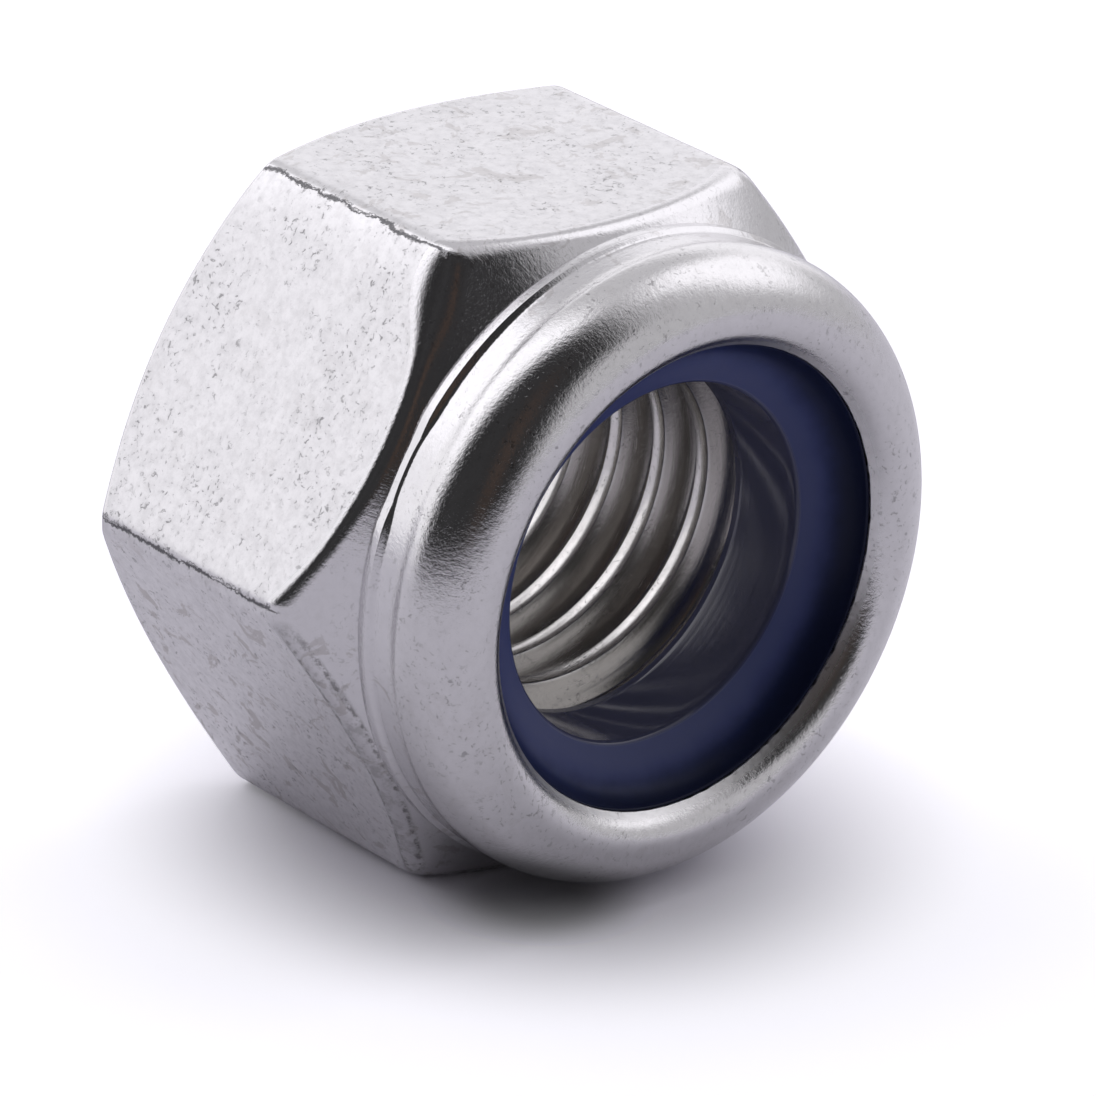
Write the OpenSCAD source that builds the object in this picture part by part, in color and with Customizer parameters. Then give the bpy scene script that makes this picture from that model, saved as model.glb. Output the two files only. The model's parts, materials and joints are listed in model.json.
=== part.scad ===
// Hexagon lock nut with a nylon ring held under a rolled collar.
// It lies on one of its flats, as it comes to rest: the thread axis runs along Y, the collar
// points to -Y, and two corners of the hexagon point to +X and -X.
// The origin is the centre of the bearing face, on the thread axis. All sizes are millimetres.

/* [Hexagon] */
// Width across flats, the size of the spanner
across_flats = 13; // [12:0.1:14]
// Width across the corners, where the turned blank leaves them blunt
across_corners = 14.8; // [14.4:0.1:15]
// Diameter of the flat bearing face, inside its chamfer
bearing_face_d = 12.6; // [11.6:0.1:12.8]
// Angle of the chamfer around the bearing face, from the face's plane
bearing_chamfer_angle = 33; // [25:1:38]
// Angle of the chamfer that slopes up to the collar, from the same plane
collar_chamfer_angle = 40; // [30:1:45]
// Height of the nut, from the bearing face to the crest of the rolled lip
nut_h = 9.45; // [9.3:0.05:9.6]

/* [Thread] */
// Diameter of the tapped hole over the crests of its thread
minor_d = 6.85; // [6.7:0.05:6.95]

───

Quote the data above in full, changing nothing.

Solution below:
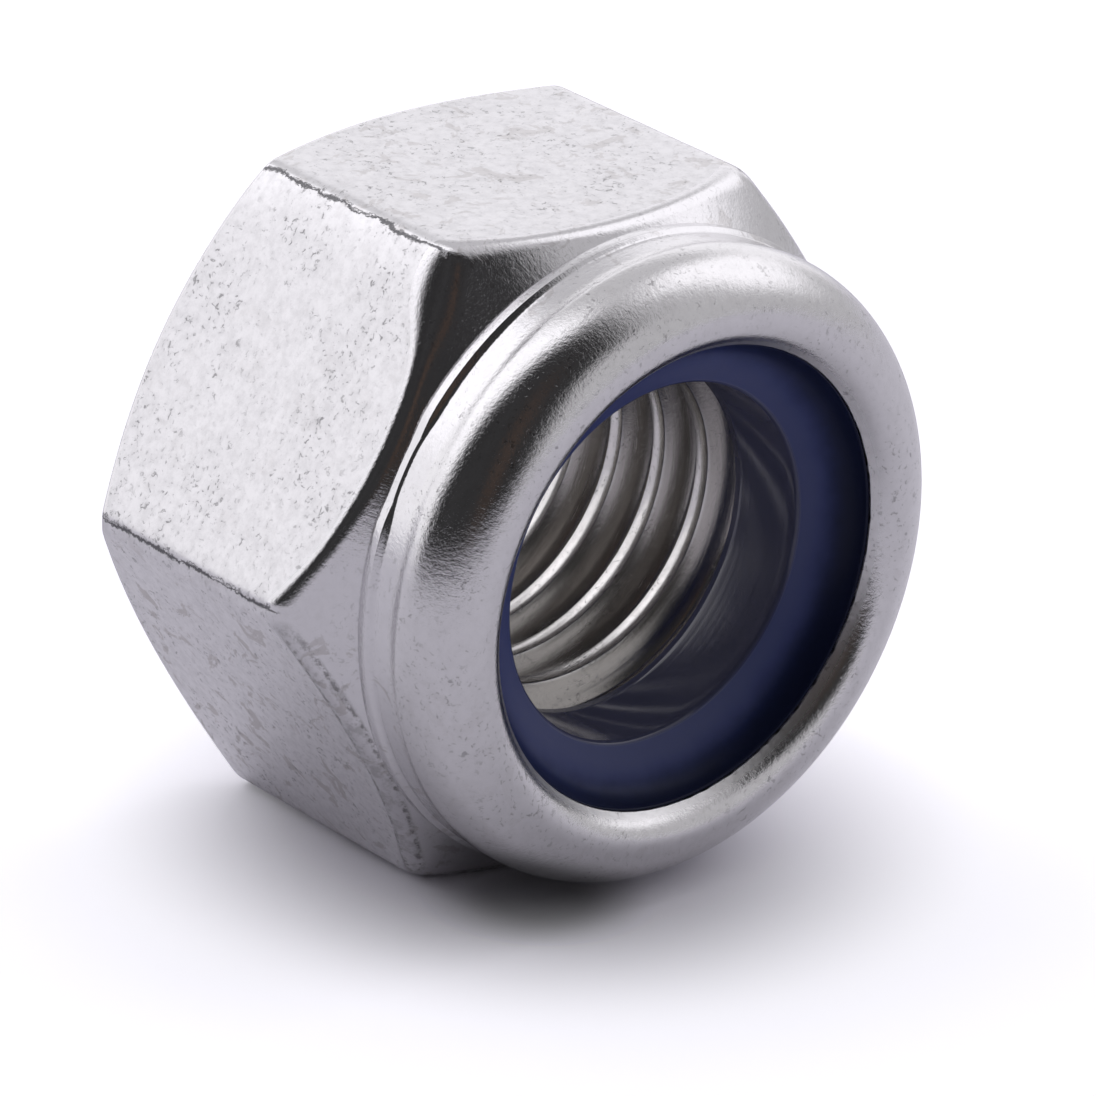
Write the OpenSCAD source that builds the object in this picture part by part, in color and with Customizer parameters. Then give the bpy scene script that makes this picture from that model, saved as model.glb. Output the two files only. The model's parts, materials and joints are listed in model.json.
=== part.scad ===
// Hexagon lock nut with a nylon ring held under a rolled collar.
// It lies on one of its flats, as it comes to rest: the thread axis runs along Y, the collar
// points to -Y, and two corners of the hexagon point to +X and -X.
// The origin is the centre of the bearing face, on the thread axis. All sizes are millimetres.

/* [Hexagon] */
// Width across flats, the size of the spanner
across_flats = 13; // [12:0.1:14]
// Width across the corners, where the turned blank leaves them blunt
across_corners = 14.8; // [14.4:0.1:15]
// Diameter of the flat bearing face, inside its chamfer
bearing_face_d = 12.6; // [11.6:0.1:12.8]
// Angle of the chamfer around the bearing face, from the face's plane
bearing_chamfer_angle = 33; // [25:1:38]
// Angle of the chamfer that slopes up to the collar, from the same plane
collar_chamfer_angle = 40; // [30:1:45]
// Height of the nut, from the bearing face to the crest of the rolled lip
nut_h = 9.45; // [9.3:0.05:9.6]

/* [Thread] */
// Diameter of the tapped hole over the crests of its thread
minor_d = 6.85; // [6.7:0.05:6.95]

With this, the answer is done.